I could have sought legal help but I didn’t have the finances or the personal support to go through that route. Like a fool I stayed on for months until a job as a medical officer in the NRHM came up. The sad part was that I still remember how emotional I was on my last day there. It was my college since 2012 and a toxic relationship had formed. Something that cost me 4 months of pay when I had barely anything to begin with.

What I understood was that they wanted to get rid of me and the easiest way was to stop paying me until I quit.

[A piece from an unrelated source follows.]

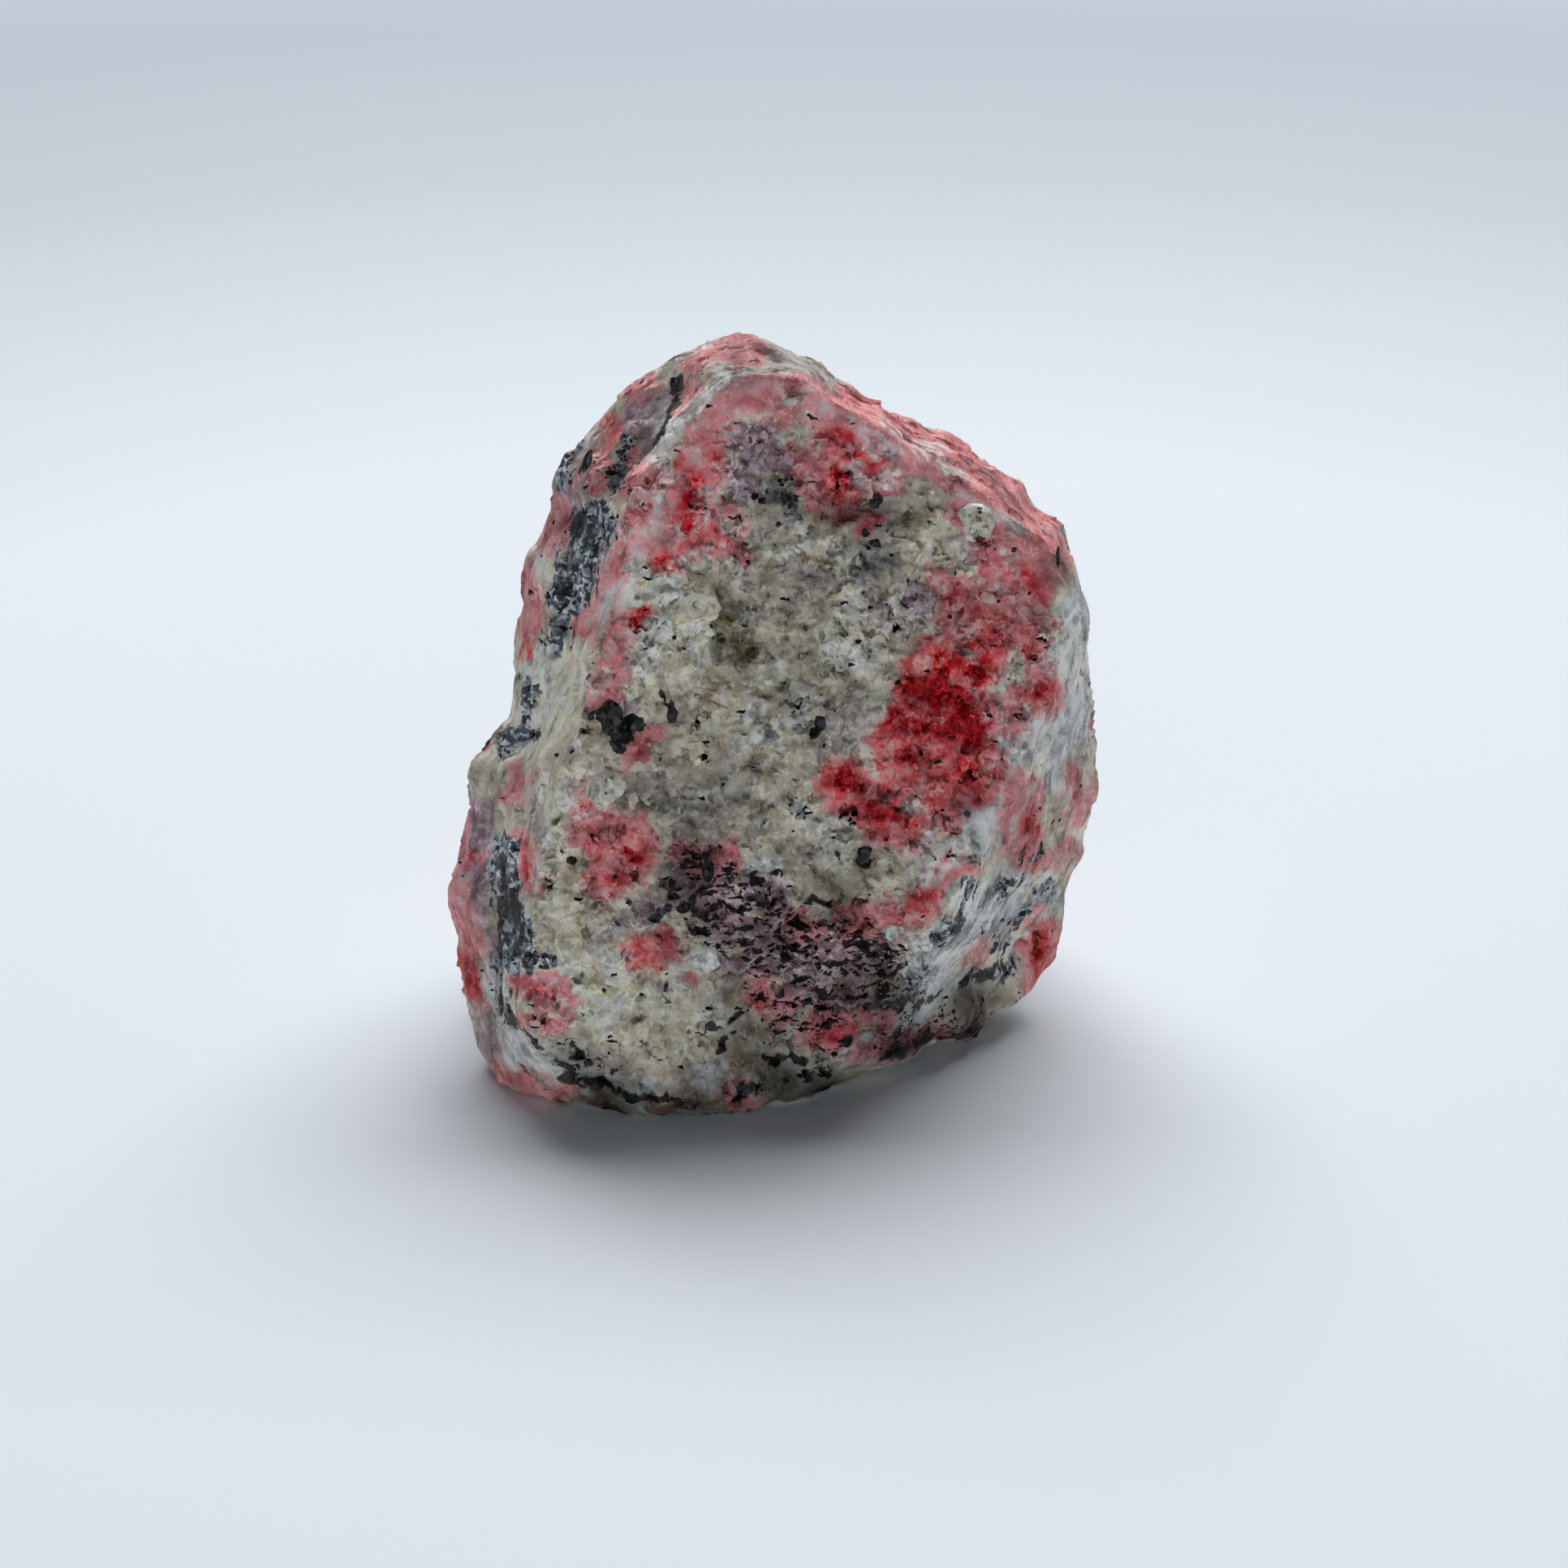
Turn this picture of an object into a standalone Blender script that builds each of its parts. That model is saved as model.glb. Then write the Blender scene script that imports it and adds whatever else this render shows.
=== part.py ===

I would learn just how petty the administration there had become a few weeks later when they refused to give me an experience certificate and claimed there was no proof I had even worked there.

Government Bureaucracy

Picture me as I start my first job in the government sector. Besides the trepidation that comes with the sudden transition from private to government, I extremely optimistic about finally getting a job with nice, regular and predictable monthly pay. Or so I thought.

Of course, I had no idea that I was going to a hospital with an accounts section handled by a certain Mr Benny. The hospital was in a rural area and this had apparently been a “punishment posting” for Mr Benny in view of his incompetence.

One month turned into two and then three. My first government salary had still not arrived. I had enquired with Mr Benny multiple times and his explanation never really made sense. I went to head office in the city. I had even gone to the finance department itself.

The hospital was around 35-40 km from my home. Travelling to and fro was a task, for morning 8 am duties I had to leave at 6:30 am (and considering I was rarely late those days, this is a sort of discipline that I probably don’t have in me anymore now that I’m in my 30s). Returning after evening duties was often after 10 pm. It wasn’t really possible to go to extra hospitals anymore.

Tick-tock. The month ends, the bills arrive. Suffocation builds. I have been working without pay but neither the home nurse or the maid will stay even 1 month if the payment isn’t on time. I call some old friends from school,

“Do you have some Rs 10,000 to spare?”

It’s humiliating. By November, I still hadn’t received any salary after 5 months. By that point, I had started selling furniture online just to get an extra Rs 2000. My mental health was at rock bottom. We were kicked out of our old home a couple of months earlier and my father’s health had begun to deteriorate. Everything was bleak.

Enquiries in the finance department had made one thing clear, the issue was that Mr Benny was simply too incompetent to do the formalities required and there was no way to replace him or get someone to do his job for him.

My first salary arrived shortly before my contract was about to end in December. And that was after my father passed away. Even that had a cruel twist on it, the pending salaries could not all be paid at once (at least according to Mr Benny) so each would come every month from then on till April.

Lessons

There is an expectation from the general public that anyone who passes MBBS should be rich. But the reality can be quite different. We are considered easy targets for irregular or delayed or even no payments at all.

Whether it be through malicious intent or sheer incompetence, doctors are considered to be professionals who can tolerate irregular payments. This is particularly true for those working on ad-hoc basis and those without any sort of union to protect their interests.

I wish I could recommend some easy solution for such problems. The best way is to avoid such issues in the first place – do your research before joining any new job.